= TASK DESCRIPTION =
In the listing below, find the line holding "clear_scene()" and the line holding "obj.matrix_parent_inverse = Matrix.Identity(4)". Write out those two lines and all lines between, exactly, and nothing more.
____
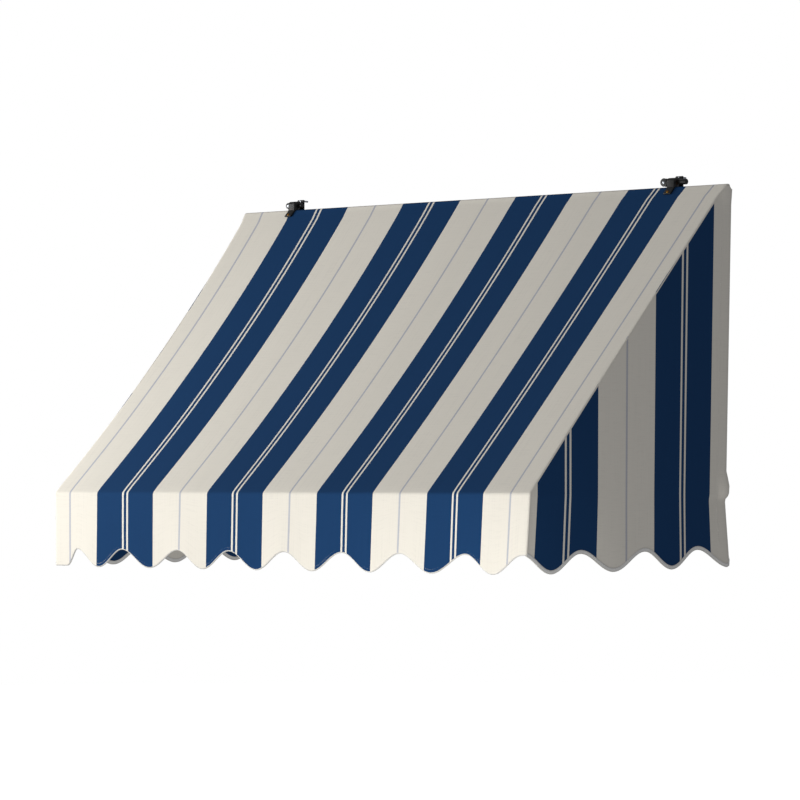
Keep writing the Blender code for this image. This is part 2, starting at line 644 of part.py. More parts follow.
def make_rope_eye(label, side, bar):
    """A screw eye behind the front bar, where a lifting rope ties on."""
    x = side * ROPE_EYE_X
    back = BAR_Y + TUBE_RADIUS
    ring_y = back + ROPE_EYE_RADIUS + 2 * ROPE_EYE_WIRE
    ring = arc((ROPE_EYE_RADIUS, 0.0), ROPE_EYE_WIRE, 0.0, -2 * math.pi, ROPE_EYE_SIDES + 1)[:-1]
    eye = turned(f"rope_eye_{label}", ring, STEEL_LOOK, (x, ring_y, 0.0), (1, 0, 0), closed=True)
    shank = rod(f"eye_shank_{label}", (x, BAR_Y - TUBE_RADIUS / 2, 0.0), (x, ring_y - ROPE_EYE_RADIUS, 0.0),
                ROPE_EYE_SHANK, None, CUTTERS, SCREW_STEPS)
    boolean(eye, hide(shank), "UNION")
    drill(bar, (x, BAR_Y - TUBE_BORE + GAP, 0.0), (x, back + ROPE_EYE_WIRE, 0.0), ROPE_EYE_BORE)
    return eye


def make_frame():
    """The folding frame, on an empty at the hinge axis."""
    pivot = bpy.data.objects.new("frame_pivot", None)
    PARTS.objects.link(pivot)
    pivot.location = (0.0, HINGE_Y, 0.0)
    end = ARM_X - BEND_RADIUS - ELBOW_NECK - GAP
    bar = tube("front_bar", (-end, BAR_Y, 0.0), (end, BAR_Y, 0.0), TUBE_RADIUS, TUBE_BORE, TUBE_LOOK)
    moving = [bar]
    for label, side in SIDES:
        moving += make_arm(label, side, bar)
        moving.append(make_rope_eye(label, side, bar))
    return pivot, moving


def main():
    make_header()
    for label, side in SIDES:
        make_bracket(label, side)
        make_hinge(label, side)
    make_pulleys("left", -1, *LEFT_BLOCK)
    make_pulleys("right", 1, *RIGHT_BLOCK)
    pivot, moving = make_frame()
    moving += make_cloth()
    bpy.context.view_layer.update()
    for obj in moving:
        obj.parent = pivot
        obj.matrix_parent_inverse = pivot.matrix_world.inverted()


clear_scene()
PARTS = new_collection("window_awning")
CUTTERS = new_collection("cutters")
CUTTERS.hide_render = True
CLOTH_LOOK = material("striped_cloth", (0.80, 0.77, 0.70), 0.90)
BRAID_LOOK = material("white_braid", (0.90, 0.88, 0.84), 0.85)
TUBE_LOOK = material("painted_tube", (0.75, 0.75, 0.73), 0.40, 0.0)
CAST_LOOK = material("black_casting", (0.02, 0.02, 0.02), 0.45, 0.0)
STEEL_LOOK = material("zinc_steel", (0.55, 0.56, 0.58), 0.35, 1.0)
PLASTIC_LOOK = material("black_plastic", (0.03, 0.03, 0.03), 0.50, 0.0)
BRASS_LOOK = material("brass", (0.72, 0.48, 0.18), 0.35, 1.0)
main()
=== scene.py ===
"""Looks of a folding window awning: striped canvas, scalloped valances and cast rope pulleys.

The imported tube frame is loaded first. The canvas, its bindings and stitches, the castings at the head and
every finish are then made around it. X runs along the width, -Y points away from the wall and +Z is up.
Units are metres.
"""

import math

import bmesh
import bpy
import numpy as np
from bpy.props import FloatProperty, FloatVectorProperty, IntProperty, PointerProperty
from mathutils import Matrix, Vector


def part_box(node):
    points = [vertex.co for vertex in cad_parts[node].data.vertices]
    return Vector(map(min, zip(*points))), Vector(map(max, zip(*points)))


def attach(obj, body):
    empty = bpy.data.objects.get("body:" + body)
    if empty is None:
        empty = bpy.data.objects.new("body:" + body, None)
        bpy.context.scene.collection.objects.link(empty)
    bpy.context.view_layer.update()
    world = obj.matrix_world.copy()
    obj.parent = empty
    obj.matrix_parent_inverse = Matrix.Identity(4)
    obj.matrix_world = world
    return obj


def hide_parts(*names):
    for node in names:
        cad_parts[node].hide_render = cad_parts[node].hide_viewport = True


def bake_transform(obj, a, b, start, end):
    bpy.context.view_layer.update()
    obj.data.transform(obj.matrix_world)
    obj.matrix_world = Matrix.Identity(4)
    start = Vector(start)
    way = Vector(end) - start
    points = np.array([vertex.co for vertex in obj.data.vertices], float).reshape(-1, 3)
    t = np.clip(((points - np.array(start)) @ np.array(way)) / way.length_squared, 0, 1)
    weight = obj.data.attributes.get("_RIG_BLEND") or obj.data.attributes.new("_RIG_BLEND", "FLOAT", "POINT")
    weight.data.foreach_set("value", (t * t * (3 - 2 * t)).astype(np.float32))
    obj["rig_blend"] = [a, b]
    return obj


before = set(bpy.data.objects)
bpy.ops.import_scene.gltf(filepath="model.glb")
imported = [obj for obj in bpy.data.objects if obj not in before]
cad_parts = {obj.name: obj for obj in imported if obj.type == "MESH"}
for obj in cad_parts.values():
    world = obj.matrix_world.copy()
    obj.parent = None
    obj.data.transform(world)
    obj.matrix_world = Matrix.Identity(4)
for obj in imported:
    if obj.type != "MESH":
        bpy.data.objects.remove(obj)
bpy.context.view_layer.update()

bl_info = {
    "name": "Window Awning",
    "version": (1, 0, 0),
    "blender": (4, 5, 0),
    "location": "3D View > Sidebar > Awning",
    "description": "Dresses a folding tube frame as a striped canvas window awning",
    "category": "Add Mesh",
}

MM = 0.001


def centre_and_radius(name):
    """Centre of a tube that runs along X, and its radius."""
    low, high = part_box(name)
    return (low + high) / 2, (high.z - low.z) / 2


def middle_of(name):
    """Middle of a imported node's box."""
    low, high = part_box(name)
    return (low + high) / 2


HEADER, HEADER_RADIUS = centre_and_radius("header_tube")
BAR, BAR_RADIUS = centre_and_radius("front_bar")
BAR_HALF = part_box("front_bar")[1].x
HINGE_Y = middle_of("hinge_pin_right").y
FRONT_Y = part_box("cover_cloth")[0].y
BRACKET_X = middle_of("head_bracket_right").x
ROPE_EYE_X = middle_of("rope_eye_right").x
SIDES = (("left", -1), ("right", 1))

CLOTH = 1.2 * MM
TOUCH = 0.3 * MM              # between pieces that lie on each other
FRONT_HALF = 0.610
# Half the width at the wall on each side: level with the hinges, and at the head
REAR_HALF = {-1: (0.612, 0.6365), 1: (0.6160, 0.6325)}
HEAD_TOP = HEADER.z + HEADER_RADIUS + TOUCH + CLOTH
HEADER_WRAP = HEADER_RADIUS + TOUCH + CLOTH
BAR_WRAP = BAR_RADIUS + TOUCH + CLOTH
REAR_Y = -4 * MM
NOTCH = 0.1105                # hinge level down to the notch between two scallops
TIP = 0.1475                  # hinge level down to the tip of a scallop
# Each row of scallops: where its first notch is, and the width of each scallop
FRONT_SCALLOPS = (-0.670, (0.120, 0.125, 0.155, 0.137, 0.146, 0.146, 0.146, 0.160, 0.136))
SIDE_SCALLOPS = {
    -1: (-0.770, (0.172, 0.195, 0.200, 0.200)),
    1: (-0.686, (0.183, 0.209, 0.181, 0.203)),
}
SEAM_CORNER = 1.2 * MM        # radius of the cover's rolled side seams
SLEEVE_LAP = 0.030            # how far the head sleeve is sewn on below the header tube
VALANCE_ROWS = 16
WRAP_POINTS = 9
BRACKET_GAP = 0.0125          # half the width of the sleeve's cut-out at a head bracket
SIDE_ROWS = 64
BELOW_HINGE = 0.35            # share of a side panel's rows below the hinge level
FRONT_BINDING = 7.5 * MM
SIDE_BINDING = 5.5 * MM
HARD_EDGE = math.radians(50)


# --- Colours and nodes -----------------------------------------------------------------------------

def linear(hex_colour):
    """Linear RGBA of an sRGB hex colour."""
    values = [int(hex_colour[i:i + 2], 16) / 255 for i in (1, 3, 5)]
    return (*[v / 12.92 if v <= 0.04045 else ((v + 0.055) / 1.055) ** 2.4 for v in values], 1.0)


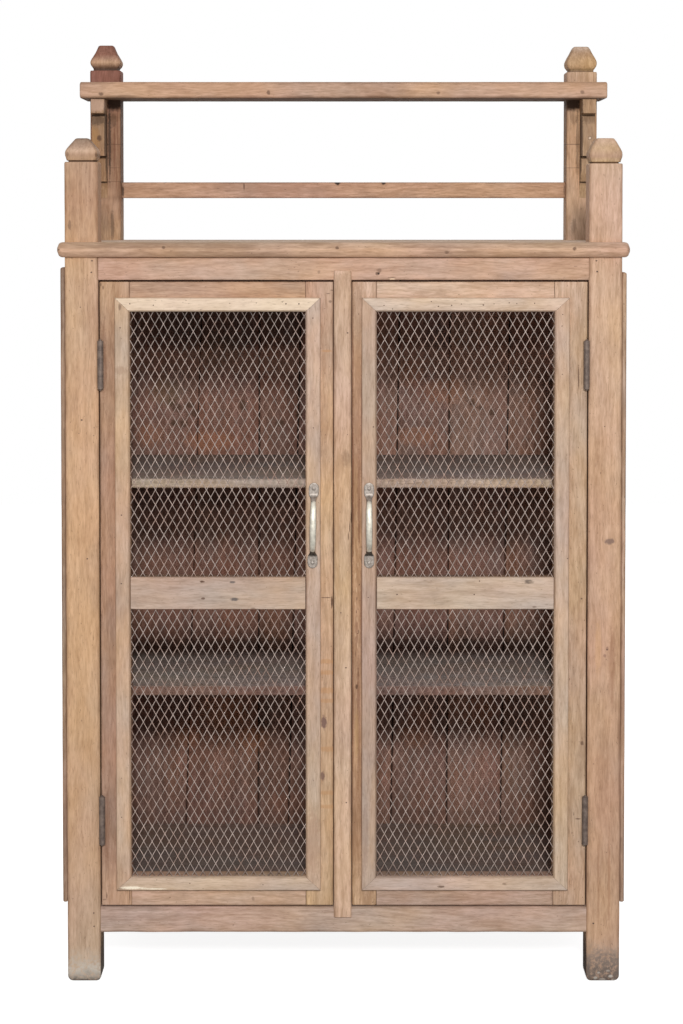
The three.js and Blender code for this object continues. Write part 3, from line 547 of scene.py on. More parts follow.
# Centre mullion. A proud strip between the doors, nailed over both rails, with its back cut away at the
# laps and the front of its top end shaved down.
LAP = 0.0155
LAP_SEAT = FRONT + 0.007
AMBER = (186, 138, 92)
MULLION = teak_finish("teak_mullion", 0.95, 0.15, 0.6, [
    (KNOT, [(0.0135, 0.768, 0.0009, 0.012, 0.8), (0.0118, 0.749, 0.0009, 0.012, 0.9),
        (0.0099, 0.733, 0.0009, 0.01, 0.9), (0.008, 0.719, 0.0008, 0.008, 0.8),
        (0.0045, 0.843, 0.009, 0.016, 0.3)]),
    (AMBER, [(-0.01, 0.7, 0.004, 0.12, 0.2), (0.0125, 0.2, 0.003, 0.07, 0.25)]),
], arches=0.25)
low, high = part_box("centre_mullion")
wide = (low.x, high.x)
lapped, full = (low.y, LAP_SEAT), (low.y, high.y)
stick("centre_mullion", "carcass", "z", MULLION, [
    (0.2, (204, 171, 148)), (0.6, (204, 171, 142)), (0.8, (206, 172, 138)), (0.95, (200, 167, 146))], [
    (low.z, wide, lapped), (low.z + LAP, wide, lapped), (low.z + LAP + 0.001, wide, full),
    (high.z - LAP, wide, full), (high.z - LAP + 0.001, wide, lapped),
    (high.z - 0.010, wide, (low.y + 0.0006, LAP_SEAT)), (high.z, wide, (FRONT - 0.0007, LAP_SEAT))],
    ease=0.0018, end=0.0006)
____
= THE COMPLETED TASK =
clear_scene()
PARTS = new_collection("window_awning")
CUTTERS = new_collection("cutters")
CUTTERS.hide_render = True
CLOTH_LOOK = material("striped_cloth", (0.80, 0.77, 0.70), 0.90)
BRAID_LOOK = material("white_braid", (0.90, 0.88, 0.84), 0.85)
TUBE_LOOK = material("painted_tube", (0.75, 0.75, 0.73), 0.40, 0.0)
CAST_LOOK = material("black_casting", (0.02, 0.02, 0.02), 0.45, 0.0)
STEEL_LOOK = material("zinc_steel", (0.55, 0.56, 0.58), 0.35, 1.0)
PLASTIC_LOOK = material("black_plastic", (0.03, 0.03, 0.03), 0.50, 0.0)
BRASS_LOOK = material("brass", (0.72, 0.48, 0.18), 0.35, 1.0)
main()
=== scene.py ===
"""Looks of a folding window awning: striped canvas, scalloped valances and cast rope pulleys.

The imported tube frame is loaded first. The canvas, its bindings and stitches, the castings at the head and
every finish are then made around it. X runs along the width, -Y points away from the wall and +Z is up.
Units are metres.
"""

import math

import bmesh
import bpy
import numpy as np
from bpy.props import FloatProperty, FloatVectorProperty, IntProperty, PointerProperty
from mathutils import Matrix, Vector


def part_box(node):
    points = [vertex.co for vertex in cad_parts[node].data.vertices]
    return Vector(map(min, zip(*points))), Vector(map(max, zip(*points)))


def attach(obj, body):
    empty = bpy.data.objects.get("body:" + body)
    if empty is None:
        empty = bpy.data.objects.new("body:" + body, None)
        bpy.context.scene.collection.objects.link(empty)
    bpy.context.view_layer.update()
    world = obj.matrix_world.copy()
    obj.parent = empty
    obj.matrix_parent_inverse = Matrix.Identity(4)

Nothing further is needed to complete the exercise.